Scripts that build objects
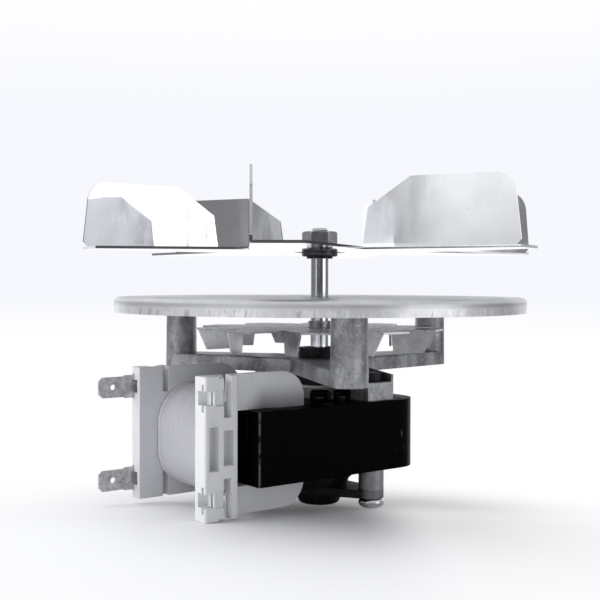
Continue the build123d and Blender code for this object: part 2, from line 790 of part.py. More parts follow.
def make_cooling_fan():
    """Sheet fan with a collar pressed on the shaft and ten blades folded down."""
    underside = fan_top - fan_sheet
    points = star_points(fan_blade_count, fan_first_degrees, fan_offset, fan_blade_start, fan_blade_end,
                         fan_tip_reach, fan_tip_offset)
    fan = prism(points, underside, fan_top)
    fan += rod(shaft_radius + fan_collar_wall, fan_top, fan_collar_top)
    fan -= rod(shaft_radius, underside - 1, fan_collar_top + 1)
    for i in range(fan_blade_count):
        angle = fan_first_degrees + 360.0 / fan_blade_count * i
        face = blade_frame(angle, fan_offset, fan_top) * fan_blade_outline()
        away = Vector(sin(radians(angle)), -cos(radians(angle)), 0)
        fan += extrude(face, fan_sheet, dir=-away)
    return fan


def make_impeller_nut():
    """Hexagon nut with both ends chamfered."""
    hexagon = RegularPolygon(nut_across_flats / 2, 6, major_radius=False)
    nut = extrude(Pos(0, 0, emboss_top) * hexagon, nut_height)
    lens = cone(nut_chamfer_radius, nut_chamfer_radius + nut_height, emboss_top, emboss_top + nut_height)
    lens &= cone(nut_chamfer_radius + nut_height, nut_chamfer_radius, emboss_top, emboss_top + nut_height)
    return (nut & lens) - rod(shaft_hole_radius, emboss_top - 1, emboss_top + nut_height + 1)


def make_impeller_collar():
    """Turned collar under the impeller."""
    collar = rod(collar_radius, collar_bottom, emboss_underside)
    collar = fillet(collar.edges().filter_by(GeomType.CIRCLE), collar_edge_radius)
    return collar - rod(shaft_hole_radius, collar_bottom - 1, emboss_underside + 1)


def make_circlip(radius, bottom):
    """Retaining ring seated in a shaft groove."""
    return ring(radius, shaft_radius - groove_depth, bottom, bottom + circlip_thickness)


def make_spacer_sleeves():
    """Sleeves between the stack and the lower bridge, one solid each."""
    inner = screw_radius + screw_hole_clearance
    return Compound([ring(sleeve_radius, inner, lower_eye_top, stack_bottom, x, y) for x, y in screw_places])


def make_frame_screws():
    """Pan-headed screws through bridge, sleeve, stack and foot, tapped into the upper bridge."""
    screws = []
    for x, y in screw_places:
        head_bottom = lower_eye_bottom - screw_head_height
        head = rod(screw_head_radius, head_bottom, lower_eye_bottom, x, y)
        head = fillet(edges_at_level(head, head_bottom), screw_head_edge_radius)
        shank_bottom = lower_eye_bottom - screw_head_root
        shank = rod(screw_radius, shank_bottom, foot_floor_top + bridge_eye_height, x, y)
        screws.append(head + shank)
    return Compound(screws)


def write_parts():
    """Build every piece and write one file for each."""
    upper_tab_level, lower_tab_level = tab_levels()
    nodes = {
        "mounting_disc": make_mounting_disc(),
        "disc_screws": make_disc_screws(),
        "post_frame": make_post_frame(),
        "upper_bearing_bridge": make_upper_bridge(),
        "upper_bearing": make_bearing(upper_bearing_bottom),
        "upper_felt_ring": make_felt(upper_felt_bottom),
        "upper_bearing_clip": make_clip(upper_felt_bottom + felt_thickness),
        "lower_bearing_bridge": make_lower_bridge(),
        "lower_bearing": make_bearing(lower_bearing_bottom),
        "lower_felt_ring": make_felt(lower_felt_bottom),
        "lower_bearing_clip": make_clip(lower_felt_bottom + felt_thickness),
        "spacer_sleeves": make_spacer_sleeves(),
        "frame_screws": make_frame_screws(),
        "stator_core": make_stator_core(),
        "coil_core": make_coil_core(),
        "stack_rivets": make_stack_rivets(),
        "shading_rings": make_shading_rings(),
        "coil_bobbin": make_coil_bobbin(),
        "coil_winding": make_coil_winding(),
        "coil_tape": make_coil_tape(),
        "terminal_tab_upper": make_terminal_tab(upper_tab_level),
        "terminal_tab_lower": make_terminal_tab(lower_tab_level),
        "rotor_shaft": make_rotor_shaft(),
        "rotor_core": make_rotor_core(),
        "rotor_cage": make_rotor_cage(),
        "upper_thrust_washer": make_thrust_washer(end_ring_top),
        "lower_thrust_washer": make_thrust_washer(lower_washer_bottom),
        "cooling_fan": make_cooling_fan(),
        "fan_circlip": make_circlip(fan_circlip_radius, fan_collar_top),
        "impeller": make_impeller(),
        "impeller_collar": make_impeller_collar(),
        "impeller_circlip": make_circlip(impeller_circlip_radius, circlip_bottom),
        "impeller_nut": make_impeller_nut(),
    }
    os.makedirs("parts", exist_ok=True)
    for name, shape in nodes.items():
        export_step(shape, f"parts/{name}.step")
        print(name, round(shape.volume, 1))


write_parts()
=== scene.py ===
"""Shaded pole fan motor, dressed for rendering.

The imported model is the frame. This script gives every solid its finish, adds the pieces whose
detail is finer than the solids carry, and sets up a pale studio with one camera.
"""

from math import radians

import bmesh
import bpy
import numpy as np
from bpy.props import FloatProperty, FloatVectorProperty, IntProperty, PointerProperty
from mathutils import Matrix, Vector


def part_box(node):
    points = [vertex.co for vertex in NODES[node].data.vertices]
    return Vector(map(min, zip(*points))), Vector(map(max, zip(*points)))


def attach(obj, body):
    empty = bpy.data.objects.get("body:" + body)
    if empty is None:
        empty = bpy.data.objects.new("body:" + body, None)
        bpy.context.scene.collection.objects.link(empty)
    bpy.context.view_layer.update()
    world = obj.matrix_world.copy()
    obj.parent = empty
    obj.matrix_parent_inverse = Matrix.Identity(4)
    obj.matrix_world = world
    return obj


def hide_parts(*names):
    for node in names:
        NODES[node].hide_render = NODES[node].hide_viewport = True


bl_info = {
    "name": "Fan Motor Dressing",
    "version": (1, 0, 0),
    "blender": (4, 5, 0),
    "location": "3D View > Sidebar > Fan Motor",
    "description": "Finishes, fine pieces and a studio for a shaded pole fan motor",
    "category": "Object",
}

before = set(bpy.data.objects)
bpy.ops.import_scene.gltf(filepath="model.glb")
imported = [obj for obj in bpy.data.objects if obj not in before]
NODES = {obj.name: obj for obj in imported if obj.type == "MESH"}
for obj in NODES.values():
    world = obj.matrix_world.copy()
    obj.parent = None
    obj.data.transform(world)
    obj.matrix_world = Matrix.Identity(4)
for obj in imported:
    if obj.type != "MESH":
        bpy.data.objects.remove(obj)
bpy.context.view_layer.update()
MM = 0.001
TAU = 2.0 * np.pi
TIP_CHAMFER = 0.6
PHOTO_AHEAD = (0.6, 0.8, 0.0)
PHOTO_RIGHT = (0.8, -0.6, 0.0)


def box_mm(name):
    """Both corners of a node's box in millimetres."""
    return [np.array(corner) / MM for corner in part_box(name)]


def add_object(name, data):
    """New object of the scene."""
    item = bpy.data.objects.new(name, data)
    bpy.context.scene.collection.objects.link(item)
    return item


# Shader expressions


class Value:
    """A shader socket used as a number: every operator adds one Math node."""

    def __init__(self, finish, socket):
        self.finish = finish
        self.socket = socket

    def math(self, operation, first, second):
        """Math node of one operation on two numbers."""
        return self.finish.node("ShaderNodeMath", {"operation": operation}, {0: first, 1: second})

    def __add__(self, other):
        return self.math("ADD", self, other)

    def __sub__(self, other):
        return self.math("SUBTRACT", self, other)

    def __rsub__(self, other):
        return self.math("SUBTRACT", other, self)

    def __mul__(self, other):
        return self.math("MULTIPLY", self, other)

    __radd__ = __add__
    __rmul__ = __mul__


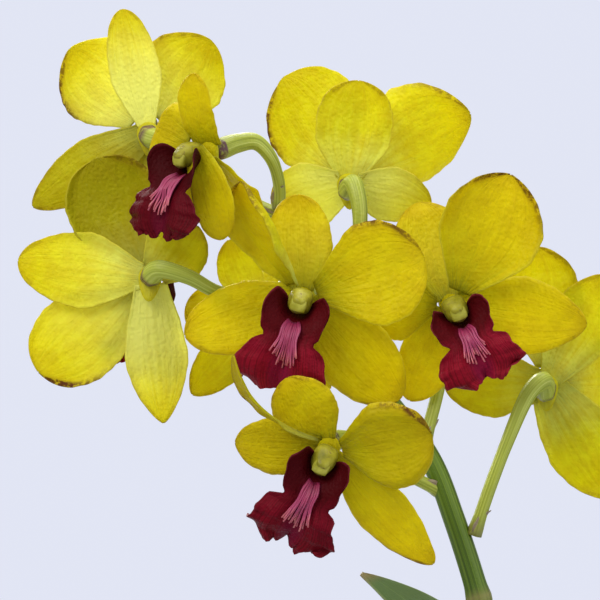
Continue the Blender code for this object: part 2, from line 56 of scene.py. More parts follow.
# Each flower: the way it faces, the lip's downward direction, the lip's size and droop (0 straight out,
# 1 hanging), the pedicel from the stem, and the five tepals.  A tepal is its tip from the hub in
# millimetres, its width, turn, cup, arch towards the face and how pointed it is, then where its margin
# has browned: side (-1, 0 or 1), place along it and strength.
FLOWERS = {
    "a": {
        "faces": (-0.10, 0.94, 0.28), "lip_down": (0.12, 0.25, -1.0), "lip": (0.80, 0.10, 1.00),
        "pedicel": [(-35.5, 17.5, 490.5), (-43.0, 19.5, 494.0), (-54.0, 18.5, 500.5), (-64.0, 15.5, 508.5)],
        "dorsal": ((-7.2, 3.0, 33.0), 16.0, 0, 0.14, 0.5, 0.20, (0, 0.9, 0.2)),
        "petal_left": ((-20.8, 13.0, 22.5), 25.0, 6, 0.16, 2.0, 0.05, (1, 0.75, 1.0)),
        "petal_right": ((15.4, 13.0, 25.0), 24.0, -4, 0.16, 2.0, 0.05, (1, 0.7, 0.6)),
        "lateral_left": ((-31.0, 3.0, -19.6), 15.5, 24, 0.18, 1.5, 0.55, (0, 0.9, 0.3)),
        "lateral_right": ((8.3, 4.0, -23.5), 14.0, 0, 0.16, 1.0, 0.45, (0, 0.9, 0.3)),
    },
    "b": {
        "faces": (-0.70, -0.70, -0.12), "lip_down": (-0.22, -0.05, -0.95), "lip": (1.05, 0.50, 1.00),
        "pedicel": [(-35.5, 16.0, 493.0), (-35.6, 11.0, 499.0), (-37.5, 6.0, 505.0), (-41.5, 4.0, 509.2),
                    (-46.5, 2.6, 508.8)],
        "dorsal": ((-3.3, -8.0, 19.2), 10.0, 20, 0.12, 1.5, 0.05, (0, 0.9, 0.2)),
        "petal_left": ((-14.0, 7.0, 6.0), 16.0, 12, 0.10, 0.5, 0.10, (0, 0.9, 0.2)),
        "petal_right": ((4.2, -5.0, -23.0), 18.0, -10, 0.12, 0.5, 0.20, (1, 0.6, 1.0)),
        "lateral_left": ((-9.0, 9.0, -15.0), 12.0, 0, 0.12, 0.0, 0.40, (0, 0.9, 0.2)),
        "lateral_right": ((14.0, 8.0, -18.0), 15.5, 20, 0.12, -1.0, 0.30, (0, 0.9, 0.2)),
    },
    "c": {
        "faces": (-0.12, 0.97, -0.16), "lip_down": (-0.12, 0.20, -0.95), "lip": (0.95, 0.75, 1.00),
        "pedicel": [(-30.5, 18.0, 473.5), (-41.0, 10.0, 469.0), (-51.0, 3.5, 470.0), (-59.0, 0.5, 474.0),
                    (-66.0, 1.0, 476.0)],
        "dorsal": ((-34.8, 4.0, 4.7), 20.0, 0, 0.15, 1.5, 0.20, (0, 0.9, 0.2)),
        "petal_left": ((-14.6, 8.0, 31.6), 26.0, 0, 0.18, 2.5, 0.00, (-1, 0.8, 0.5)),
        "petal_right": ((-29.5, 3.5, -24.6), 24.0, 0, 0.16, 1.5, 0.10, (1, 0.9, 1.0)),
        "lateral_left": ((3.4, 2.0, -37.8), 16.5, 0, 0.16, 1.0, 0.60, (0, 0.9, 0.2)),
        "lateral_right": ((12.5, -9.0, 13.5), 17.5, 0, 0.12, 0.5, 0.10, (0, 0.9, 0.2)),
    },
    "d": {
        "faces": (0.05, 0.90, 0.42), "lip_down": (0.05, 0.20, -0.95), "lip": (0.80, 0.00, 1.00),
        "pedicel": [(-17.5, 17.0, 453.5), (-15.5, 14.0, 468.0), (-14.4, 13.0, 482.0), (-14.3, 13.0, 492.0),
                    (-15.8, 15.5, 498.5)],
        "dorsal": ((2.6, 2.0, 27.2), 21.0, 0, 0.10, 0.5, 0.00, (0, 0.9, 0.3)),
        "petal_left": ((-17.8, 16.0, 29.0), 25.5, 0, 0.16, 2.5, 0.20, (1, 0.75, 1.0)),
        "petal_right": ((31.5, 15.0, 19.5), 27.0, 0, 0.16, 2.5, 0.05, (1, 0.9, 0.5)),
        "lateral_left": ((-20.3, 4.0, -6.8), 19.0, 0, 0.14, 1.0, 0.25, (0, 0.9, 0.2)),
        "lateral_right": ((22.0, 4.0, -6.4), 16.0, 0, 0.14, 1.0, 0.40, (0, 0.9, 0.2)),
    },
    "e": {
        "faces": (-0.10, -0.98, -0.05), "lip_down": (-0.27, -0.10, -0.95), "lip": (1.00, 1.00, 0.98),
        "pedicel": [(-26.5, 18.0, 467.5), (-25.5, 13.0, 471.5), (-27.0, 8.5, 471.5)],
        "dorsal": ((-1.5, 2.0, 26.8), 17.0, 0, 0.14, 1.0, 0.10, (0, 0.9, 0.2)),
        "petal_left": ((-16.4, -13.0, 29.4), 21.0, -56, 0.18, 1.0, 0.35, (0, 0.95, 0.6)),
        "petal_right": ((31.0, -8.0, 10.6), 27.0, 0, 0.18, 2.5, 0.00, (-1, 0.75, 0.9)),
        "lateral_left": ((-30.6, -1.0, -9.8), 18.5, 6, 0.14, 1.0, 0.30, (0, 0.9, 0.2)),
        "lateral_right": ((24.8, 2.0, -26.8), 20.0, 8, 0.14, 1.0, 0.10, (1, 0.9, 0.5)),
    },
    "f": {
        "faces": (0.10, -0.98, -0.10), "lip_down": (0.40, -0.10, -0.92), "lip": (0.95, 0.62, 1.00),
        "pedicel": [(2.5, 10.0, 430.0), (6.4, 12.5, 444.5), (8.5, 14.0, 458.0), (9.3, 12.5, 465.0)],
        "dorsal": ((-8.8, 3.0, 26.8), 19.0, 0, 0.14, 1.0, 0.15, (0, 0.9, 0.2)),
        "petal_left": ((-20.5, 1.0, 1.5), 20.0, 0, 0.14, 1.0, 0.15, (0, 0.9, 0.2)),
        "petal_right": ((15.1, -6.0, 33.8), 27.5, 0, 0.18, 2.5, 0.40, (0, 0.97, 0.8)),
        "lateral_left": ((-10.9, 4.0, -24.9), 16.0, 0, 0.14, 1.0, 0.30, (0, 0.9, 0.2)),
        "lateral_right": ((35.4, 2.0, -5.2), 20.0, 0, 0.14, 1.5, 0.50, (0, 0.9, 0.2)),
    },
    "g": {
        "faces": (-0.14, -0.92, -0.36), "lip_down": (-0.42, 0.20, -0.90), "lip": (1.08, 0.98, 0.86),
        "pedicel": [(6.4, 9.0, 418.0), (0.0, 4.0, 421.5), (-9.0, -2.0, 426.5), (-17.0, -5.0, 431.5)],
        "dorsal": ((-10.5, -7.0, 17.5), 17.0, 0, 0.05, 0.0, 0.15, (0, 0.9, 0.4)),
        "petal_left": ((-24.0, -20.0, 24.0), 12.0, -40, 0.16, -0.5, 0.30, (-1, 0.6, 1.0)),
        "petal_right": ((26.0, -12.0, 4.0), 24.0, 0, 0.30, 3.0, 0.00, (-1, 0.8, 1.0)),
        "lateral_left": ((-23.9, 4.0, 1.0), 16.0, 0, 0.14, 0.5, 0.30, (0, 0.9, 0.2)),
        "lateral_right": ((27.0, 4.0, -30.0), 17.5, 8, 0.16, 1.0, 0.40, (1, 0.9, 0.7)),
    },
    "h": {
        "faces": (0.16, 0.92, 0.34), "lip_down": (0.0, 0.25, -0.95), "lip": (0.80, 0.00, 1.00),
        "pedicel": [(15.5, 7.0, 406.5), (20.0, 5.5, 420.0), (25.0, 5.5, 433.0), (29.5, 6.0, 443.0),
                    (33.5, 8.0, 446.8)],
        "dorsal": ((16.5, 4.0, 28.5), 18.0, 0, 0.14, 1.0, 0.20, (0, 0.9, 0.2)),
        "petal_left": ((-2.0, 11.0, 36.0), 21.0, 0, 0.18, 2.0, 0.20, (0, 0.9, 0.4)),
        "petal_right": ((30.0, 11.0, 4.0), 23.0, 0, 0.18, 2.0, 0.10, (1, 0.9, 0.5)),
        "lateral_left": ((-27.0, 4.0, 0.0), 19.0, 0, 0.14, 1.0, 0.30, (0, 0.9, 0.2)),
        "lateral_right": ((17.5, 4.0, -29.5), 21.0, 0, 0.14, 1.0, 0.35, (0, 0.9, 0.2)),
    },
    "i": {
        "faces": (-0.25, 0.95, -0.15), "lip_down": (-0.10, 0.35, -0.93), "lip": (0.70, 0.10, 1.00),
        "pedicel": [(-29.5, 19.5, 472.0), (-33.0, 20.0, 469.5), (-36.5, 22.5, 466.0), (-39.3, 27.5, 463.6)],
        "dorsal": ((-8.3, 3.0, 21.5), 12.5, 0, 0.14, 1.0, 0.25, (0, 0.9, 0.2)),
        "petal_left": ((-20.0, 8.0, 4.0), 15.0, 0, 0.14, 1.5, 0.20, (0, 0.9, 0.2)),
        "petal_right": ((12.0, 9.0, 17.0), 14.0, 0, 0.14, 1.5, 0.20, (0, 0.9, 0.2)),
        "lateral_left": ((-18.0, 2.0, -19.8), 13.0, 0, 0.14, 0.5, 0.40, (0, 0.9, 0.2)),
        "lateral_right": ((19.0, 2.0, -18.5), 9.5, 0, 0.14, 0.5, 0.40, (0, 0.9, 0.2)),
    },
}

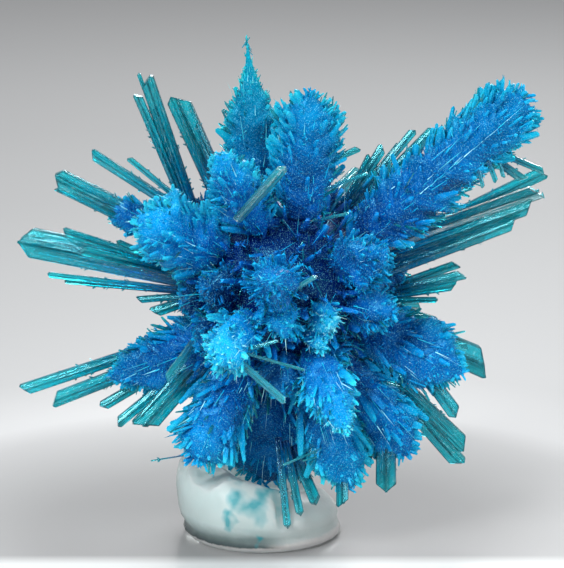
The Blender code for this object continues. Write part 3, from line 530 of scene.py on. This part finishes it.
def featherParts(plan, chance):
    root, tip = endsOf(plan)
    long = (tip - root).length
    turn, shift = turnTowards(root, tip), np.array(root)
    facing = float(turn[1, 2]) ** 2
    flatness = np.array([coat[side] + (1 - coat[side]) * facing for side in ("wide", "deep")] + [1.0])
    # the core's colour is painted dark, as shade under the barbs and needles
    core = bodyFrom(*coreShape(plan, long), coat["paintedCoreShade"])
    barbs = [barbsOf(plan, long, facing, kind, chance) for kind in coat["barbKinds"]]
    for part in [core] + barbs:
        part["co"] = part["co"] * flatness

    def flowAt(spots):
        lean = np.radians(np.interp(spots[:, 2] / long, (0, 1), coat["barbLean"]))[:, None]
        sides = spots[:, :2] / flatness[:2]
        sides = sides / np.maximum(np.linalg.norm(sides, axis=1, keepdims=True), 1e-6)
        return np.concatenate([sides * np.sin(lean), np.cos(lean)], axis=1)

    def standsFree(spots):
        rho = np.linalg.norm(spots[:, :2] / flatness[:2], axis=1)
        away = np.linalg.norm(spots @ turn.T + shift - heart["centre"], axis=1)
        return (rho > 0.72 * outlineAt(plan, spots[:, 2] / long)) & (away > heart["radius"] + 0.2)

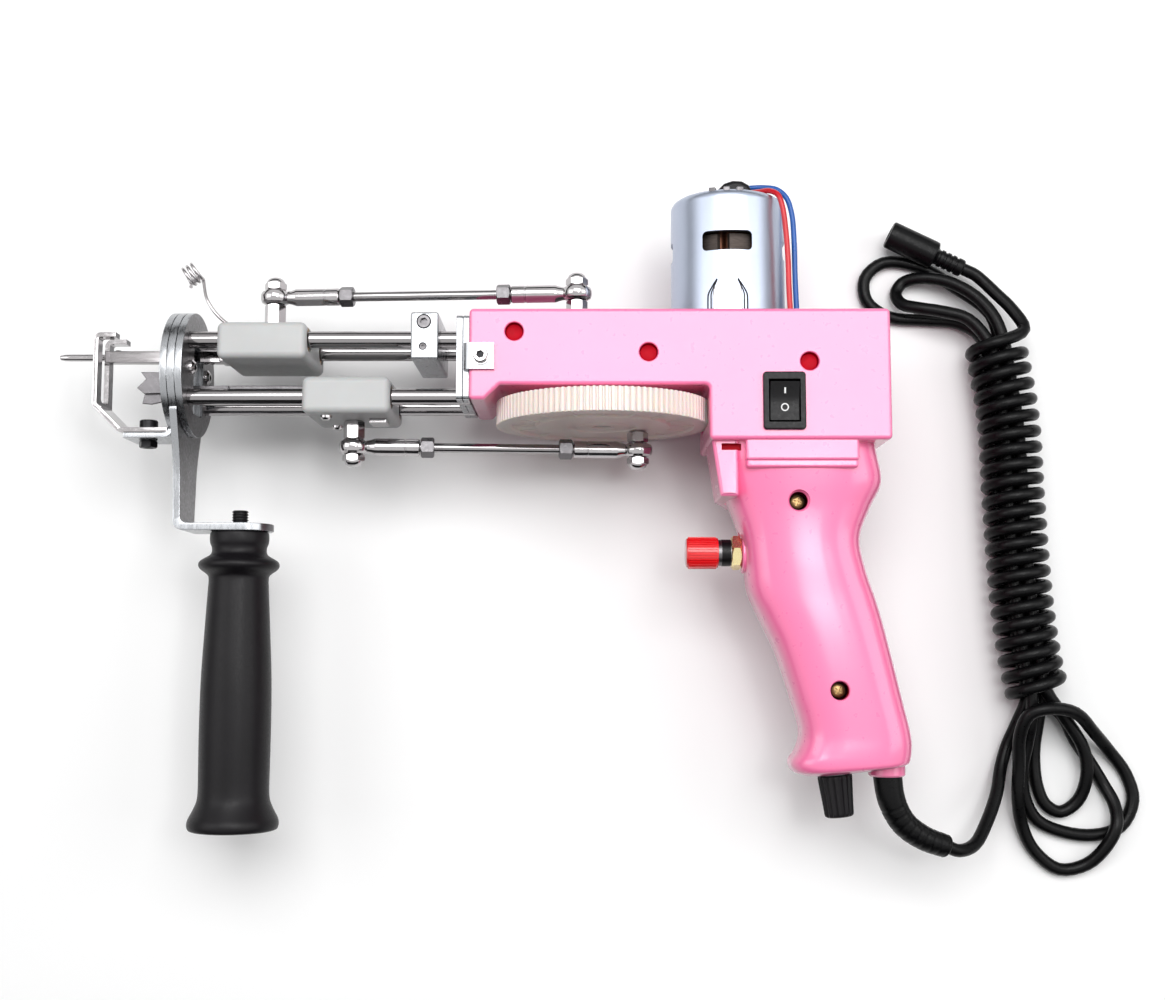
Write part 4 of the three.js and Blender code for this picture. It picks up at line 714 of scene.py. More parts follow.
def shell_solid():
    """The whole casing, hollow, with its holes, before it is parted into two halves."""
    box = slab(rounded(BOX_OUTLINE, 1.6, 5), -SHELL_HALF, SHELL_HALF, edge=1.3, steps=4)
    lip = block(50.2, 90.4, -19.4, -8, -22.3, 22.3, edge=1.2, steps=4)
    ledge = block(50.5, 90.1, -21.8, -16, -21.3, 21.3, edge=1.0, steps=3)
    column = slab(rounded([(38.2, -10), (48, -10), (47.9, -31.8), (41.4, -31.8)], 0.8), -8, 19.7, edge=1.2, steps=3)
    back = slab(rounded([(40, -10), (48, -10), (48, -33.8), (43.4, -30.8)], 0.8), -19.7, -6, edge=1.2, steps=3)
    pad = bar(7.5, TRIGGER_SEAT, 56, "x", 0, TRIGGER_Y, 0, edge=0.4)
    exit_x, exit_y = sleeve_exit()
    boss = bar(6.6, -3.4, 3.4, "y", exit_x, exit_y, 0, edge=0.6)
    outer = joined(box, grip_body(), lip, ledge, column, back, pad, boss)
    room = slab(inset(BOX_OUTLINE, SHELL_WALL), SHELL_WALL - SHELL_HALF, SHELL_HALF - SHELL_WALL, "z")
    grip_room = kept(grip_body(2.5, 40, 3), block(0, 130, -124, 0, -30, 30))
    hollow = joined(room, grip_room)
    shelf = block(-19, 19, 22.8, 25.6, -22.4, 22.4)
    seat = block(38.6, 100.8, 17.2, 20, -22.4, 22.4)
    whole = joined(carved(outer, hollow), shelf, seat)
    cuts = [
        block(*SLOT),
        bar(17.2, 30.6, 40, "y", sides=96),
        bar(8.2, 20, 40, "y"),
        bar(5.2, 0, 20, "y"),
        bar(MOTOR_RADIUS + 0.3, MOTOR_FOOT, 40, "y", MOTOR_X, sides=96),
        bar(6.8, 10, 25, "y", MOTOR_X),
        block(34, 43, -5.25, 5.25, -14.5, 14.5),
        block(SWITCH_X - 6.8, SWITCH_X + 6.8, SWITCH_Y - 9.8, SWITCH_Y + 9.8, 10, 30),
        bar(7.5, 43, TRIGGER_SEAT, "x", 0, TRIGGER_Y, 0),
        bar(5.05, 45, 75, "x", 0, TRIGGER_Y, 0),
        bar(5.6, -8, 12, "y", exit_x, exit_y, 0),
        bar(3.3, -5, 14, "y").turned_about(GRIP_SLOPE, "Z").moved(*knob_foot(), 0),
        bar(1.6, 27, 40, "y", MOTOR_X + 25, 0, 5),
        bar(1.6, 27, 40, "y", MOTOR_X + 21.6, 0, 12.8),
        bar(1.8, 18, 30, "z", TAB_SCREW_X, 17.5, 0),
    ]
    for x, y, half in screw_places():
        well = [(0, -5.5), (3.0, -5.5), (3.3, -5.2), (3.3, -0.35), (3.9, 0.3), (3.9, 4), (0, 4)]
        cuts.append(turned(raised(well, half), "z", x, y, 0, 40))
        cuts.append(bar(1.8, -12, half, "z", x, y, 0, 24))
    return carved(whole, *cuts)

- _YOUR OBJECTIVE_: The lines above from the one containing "for name, shape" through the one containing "bpy.data.objects.remove(obj)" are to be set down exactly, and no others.

- _TASK RESULT_:
    for name, shape in nodes.items():
        export_step(shape, f"parts/{name}.step")
        print(name, round(shape.volume, 1))


write_parts()
=== scene.py ===
"""Shaded pole fan motor, dressed for rendering.

The imported model is the frame. This script gives every solid its finish, adds the pieces whose
detail is finer than the solids carry, and sets up a pale studio with one camera.
"""

from math import radians

import bmesh
import bpy
import numpy as np
from bpy.props import FloatProperty, FloatVectorProperty, IntProperty, PointerProperty
from mathutils import Matrix, Vector


def part_box(node):
    points = [vertex.co for vertex in NODES[node].data.vertices]
    return Vector(map(min, zip(*points))), Vector(map(max, zip(*points)))


def attach(obj, body):
    empty = bpy.data.objects.get("body:" + body)
    if empty is None:
        empty = bpy.data.objects.new("body:" + body, None)
        bpy.context.scene.collection.objects.link(empty)
    bpy.context.view_layer.update()
    world = obj.matrix_world.copy()
    obj.parent = empty
    obj.matrix_parent_inverse = Matrix.Identity(4)
    obj.matrix_world = world
    return obj


def hide_parts(*names):
    for node in names:
        NODES[node].hide_render = NODES[node].hide_viewport = True


bl_info = {
    "name": "Fan Motor Dressing",
    "version": (1, 0, 0),
    "blender": (4, 5, 0),
    "location": "3D View > Sidebar > Fan Motor",
    "description": "Finishes, fine pieces and a studio for a shaded pole fan motor",
    "category": "Object",
}

before = set(bpy.data.objects)
bpy.ops.import_scene.gltf(filepath="model.glb")
imported = [obj for obj in bpy.data.objects if obj not in before]
NODES = {obj.name: obj for obj in imported if obj.type == "MESH"}
for obj in NODES.values():
    world = obj.matrix_world.copy()
    obj.parent = None
    obj.data.transform(world)
    obj.matrix_world = Matrix.Identity(4)
for obj in imported:
    if obj.type != "MESH":
        bpy.data.objects.remove(obj)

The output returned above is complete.